Hacker News new | ask | show | jobs
by KMnO4 854 days ago
I genuinely think Apple wanted this to be relatively unpalatable to the typical consumer. They want to build something to prove their tech is the future, but don’t actually want anyone to buy this iteration.

Why? Because they need developers to make worthwhile apps. Yes, the original iPhone shipped without an App Store, but it could also do regular phone stuff (calls, sms, etc). What’s the “regular” stuff you’d expect to do on a VR headset? Other than watch movies on a big screen, there’s currently very little reason to own one, and encouraging everyone’s mom to buy one is setting them up for failure.

Give it a couple years for there to be some really groundbreaking apps, and Apple will open the floodgates with a cheaper/more ergonomic version.

6 comments

>Give it a couple years for there to be some really groundbreaking apps, and Apple will open the floodgates with a cheaper/more ergonomic version.

But what are the "ground breaking apps"? The "we just haven't thought of it yet" seems absolutely silly given how long we've had sci-fi novels that have similar ideas and nothing I've ever read in any novel sounded "groundbreaking".

This just screams "3D TV" to me - a solution nobody wants to a problem nobody has. If you could fit all of this into a pair of sunglasses MAYBE there would be a market - but that tech is probably 50 years away if it's possible at all.

Mind-blowing apps? Future kids in East of West, of course! https://imagecomics.com/comics/series/east-of-west
> I genuinely think Apple wanted this to be relatively unpalatable to the typical consumer.

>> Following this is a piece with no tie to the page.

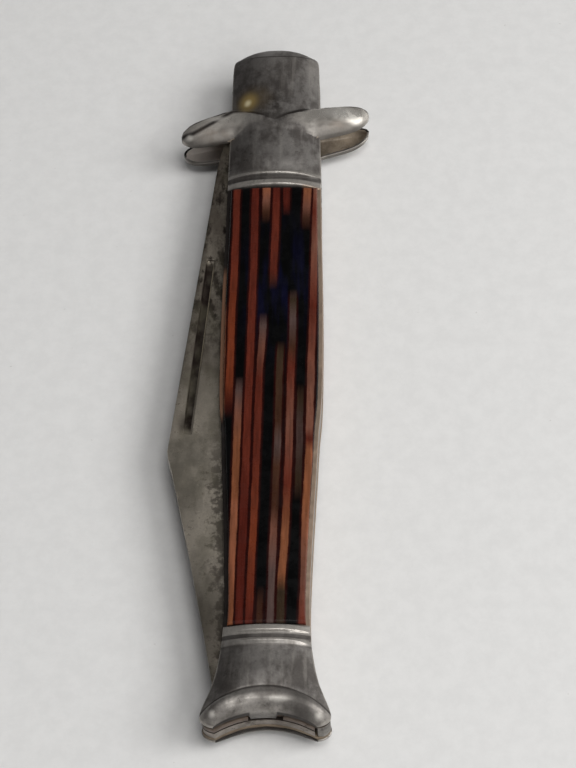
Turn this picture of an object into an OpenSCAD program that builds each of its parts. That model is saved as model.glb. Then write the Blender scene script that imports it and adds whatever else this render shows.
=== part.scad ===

Based on what? Apple cultivates this myth that they wait to enter a market until they can produce the best device in the market. So, I disagree, I think Apple thinks this is the best device they could have built right now and it's for everyone with $3500 to drop on it.

There's a point where you can't further your product without getting it into the hands of actual consumers. We saw it with the Apple Watch after the first version it became less a communication device, and more a health and fitness device.

I do think Apple thought this was the best device they could make that did this thing, but estimates are that they can make about 800k of these things. I think the price point intentionally pushes it away from the typical consumer. They want early adopters. Mostly they want developers.

> They want early adopters. Mostly they want developers.

Of course.

> I think the price point intentionally pushes it away from the typical consumer.

I disagree. I think they truly believed this thing is worth this much in it's current state and if they built it people would buy it.

We’ve had consumer VR headsets on the market for 8 years now (Oculus Rift CV1). Why would apps suddenly start appearing now, what makes Apple so different?
People actually spend money on the App Store.
People spend money on apps (mostly games) from the Quest store.
The vision pro is being built on top of an already large and successful ecosystem. The Quest store is literally just for the Quest that has nowhere near as many customers.
But OP just said apple doesn't want anyone to buy them. Why would developers invest a bunch of time making apps for a device nobody has?
Not everything is going to be a repeat of the iPhone, lol.
App store = entire Apple ecosystem.
Oh why haven’t Apple Watch apps taken off then? Or what about the macOS App Store, why is that dead?
sigh, you seem to be lacking basic knowledge in this area. I can buy/download an app for my iPhone and have it available on Watch/iPad/iPhone/Mac. There was 90 billion dollars spent on the app store last year alone and it is only increasing.
> I genuinely think Apple wanted this to be relatively unpalatable to the typical consumer.

You’re starting to hit on Apple’s strategy. Build something expensive and impressive, get all the media hype out of it with influencers making content and consumers watching it cause it’s the expensive thing.

Then it comes down in price over 10 years and soon everybody has one, because everyone wants to try to Apple thing they saw so much about years ago.

iPad went exactly the same way, as everyone wrote it off when first introduced as just “a large iPod touch”, and now it’s the defacto leader in the category without anything coming close.

The iPad was far from expensive at launch, considering it was a brand new category, and it was rumored to launch at ~1k. It was a huge surprise when the price was revealed at $500. Apple even acknowledges it in the keynote!
We've had the Hololens for 8 years (and VR for even longer) and no groundbreaking apps or features showed up. I suspect there simply aren't any.

And there probably won't be any until we get the tech down to just look like regular glasses.

I suspect that may be the case (Apple Luggable comes to mind).

The Microsoft HoloLens was $5000, when it first came out. I think that MS pointed it at a commercial target audience.